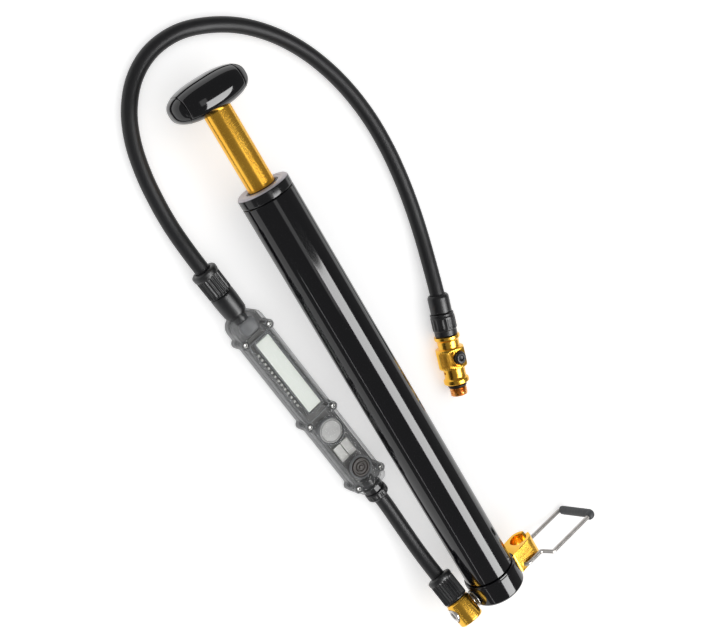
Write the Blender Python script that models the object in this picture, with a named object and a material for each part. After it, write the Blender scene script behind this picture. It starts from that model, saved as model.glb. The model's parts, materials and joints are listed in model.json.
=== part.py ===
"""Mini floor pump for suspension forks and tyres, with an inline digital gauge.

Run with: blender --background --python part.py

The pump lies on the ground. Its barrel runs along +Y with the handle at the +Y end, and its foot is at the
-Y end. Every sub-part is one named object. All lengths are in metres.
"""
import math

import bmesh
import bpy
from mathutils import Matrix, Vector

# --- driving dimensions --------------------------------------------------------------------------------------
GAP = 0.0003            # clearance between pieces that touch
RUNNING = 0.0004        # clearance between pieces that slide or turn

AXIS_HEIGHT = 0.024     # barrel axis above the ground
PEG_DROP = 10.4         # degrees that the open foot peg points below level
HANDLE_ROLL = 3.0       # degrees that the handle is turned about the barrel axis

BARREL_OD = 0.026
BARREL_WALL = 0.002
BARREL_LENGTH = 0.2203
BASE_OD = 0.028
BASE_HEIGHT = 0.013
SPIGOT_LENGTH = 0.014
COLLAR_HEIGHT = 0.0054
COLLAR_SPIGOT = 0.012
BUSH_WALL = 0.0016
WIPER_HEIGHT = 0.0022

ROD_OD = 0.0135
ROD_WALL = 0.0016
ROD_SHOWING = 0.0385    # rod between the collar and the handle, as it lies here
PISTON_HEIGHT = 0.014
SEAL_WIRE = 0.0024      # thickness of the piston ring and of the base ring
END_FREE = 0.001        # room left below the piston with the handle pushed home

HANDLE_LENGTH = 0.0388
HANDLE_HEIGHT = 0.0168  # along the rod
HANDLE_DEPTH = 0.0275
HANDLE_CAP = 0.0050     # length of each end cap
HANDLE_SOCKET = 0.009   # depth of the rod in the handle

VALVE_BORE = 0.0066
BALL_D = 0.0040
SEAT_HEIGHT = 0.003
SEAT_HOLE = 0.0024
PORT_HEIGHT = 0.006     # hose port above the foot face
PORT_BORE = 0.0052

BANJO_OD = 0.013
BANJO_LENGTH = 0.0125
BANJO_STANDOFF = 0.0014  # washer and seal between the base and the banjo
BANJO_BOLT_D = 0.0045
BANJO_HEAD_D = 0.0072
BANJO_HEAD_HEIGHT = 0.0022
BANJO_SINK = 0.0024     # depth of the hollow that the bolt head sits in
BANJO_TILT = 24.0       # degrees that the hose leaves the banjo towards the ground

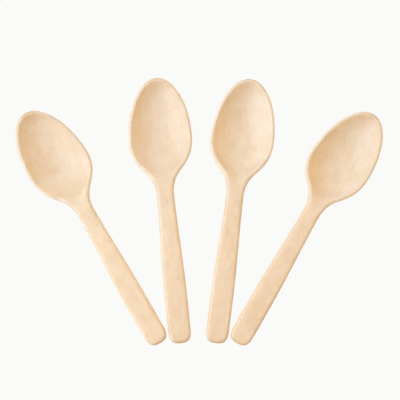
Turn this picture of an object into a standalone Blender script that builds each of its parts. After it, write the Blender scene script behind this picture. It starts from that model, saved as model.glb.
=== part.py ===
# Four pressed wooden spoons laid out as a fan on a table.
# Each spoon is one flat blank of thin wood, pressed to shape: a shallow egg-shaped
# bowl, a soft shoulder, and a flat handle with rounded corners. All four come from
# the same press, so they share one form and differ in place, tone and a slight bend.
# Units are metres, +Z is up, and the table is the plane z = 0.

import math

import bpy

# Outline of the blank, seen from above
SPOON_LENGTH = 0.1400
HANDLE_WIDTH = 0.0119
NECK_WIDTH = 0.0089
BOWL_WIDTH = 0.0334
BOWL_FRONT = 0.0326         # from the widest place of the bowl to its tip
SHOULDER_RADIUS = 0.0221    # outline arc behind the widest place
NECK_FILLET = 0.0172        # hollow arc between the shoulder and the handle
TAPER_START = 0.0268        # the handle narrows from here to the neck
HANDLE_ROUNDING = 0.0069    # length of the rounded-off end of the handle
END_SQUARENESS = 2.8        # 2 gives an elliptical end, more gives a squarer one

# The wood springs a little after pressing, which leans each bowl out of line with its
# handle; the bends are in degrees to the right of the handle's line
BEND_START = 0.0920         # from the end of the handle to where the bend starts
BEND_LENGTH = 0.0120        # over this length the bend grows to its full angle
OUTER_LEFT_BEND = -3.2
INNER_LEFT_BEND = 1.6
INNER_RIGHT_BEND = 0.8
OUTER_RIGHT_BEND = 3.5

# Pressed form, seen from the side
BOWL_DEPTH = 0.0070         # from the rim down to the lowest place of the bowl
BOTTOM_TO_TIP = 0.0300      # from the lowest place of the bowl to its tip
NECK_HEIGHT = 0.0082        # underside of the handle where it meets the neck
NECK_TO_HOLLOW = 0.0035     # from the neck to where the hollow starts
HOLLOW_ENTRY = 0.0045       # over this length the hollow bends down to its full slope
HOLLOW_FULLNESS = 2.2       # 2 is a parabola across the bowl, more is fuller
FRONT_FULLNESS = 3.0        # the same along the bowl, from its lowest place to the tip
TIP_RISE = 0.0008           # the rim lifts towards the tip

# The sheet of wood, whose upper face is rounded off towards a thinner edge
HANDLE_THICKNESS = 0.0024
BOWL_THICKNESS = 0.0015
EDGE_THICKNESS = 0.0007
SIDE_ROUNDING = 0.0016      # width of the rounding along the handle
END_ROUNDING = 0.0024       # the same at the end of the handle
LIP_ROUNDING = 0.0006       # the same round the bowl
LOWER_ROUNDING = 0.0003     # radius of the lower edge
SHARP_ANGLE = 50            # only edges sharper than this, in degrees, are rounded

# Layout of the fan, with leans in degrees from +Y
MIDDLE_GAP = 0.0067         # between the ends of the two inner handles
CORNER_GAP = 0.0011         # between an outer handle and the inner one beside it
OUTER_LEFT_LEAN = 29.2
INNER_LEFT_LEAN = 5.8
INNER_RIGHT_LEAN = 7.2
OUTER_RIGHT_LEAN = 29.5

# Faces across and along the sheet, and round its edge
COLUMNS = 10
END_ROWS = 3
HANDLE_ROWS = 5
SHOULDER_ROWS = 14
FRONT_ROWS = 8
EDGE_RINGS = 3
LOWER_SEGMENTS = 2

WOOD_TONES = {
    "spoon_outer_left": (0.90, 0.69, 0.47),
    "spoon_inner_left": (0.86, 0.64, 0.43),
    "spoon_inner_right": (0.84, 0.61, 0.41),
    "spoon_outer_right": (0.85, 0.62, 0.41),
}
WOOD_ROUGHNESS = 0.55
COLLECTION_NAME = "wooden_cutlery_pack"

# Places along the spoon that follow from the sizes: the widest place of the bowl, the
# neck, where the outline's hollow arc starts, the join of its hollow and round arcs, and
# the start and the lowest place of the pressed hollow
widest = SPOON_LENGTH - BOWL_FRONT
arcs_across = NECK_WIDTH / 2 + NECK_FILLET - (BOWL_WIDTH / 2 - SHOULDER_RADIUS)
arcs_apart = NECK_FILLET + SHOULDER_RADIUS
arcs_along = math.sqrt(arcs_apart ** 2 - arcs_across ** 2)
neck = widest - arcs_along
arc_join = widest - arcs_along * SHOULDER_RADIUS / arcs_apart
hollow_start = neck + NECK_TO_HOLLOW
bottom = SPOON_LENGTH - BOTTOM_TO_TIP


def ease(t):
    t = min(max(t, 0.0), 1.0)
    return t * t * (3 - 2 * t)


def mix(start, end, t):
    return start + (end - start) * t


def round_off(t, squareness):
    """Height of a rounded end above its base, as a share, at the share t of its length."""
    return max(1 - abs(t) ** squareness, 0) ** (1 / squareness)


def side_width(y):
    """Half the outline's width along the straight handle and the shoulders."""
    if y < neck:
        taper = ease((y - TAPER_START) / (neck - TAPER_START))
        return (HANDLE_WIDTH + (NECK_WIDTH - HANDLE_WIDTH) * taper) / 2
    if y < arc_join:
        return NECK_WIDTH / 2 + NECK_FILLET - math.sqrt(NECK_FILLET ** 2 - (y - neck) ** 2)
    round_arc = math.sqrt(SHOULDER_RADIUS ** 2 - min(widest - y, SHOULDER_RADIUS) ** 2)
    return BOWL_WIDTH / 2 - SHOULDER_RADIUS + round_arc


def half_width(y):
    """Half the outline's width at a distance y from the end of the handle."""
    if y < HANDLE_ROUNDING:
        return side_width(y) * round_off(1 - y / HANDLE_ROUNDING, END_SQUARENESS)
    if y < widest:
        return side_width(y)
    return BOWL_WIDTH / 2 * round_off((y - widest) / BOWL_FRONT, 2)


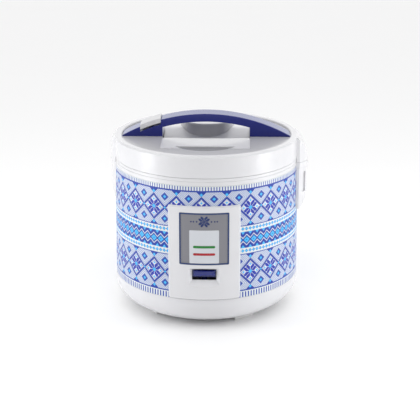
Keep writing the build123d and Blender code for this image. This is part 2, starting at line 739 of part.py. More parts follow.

_ _ _ _ _

Aim of the exercise:
In the records above, find each line with the word "follow" and copy it.

Result below:
# Places along the spoon that follow from the sizes: the widest place of the bowl, the
Keep writing the build123d and Blender code for this image. This is part 2, starting at line 739 of part.py. More parts follow.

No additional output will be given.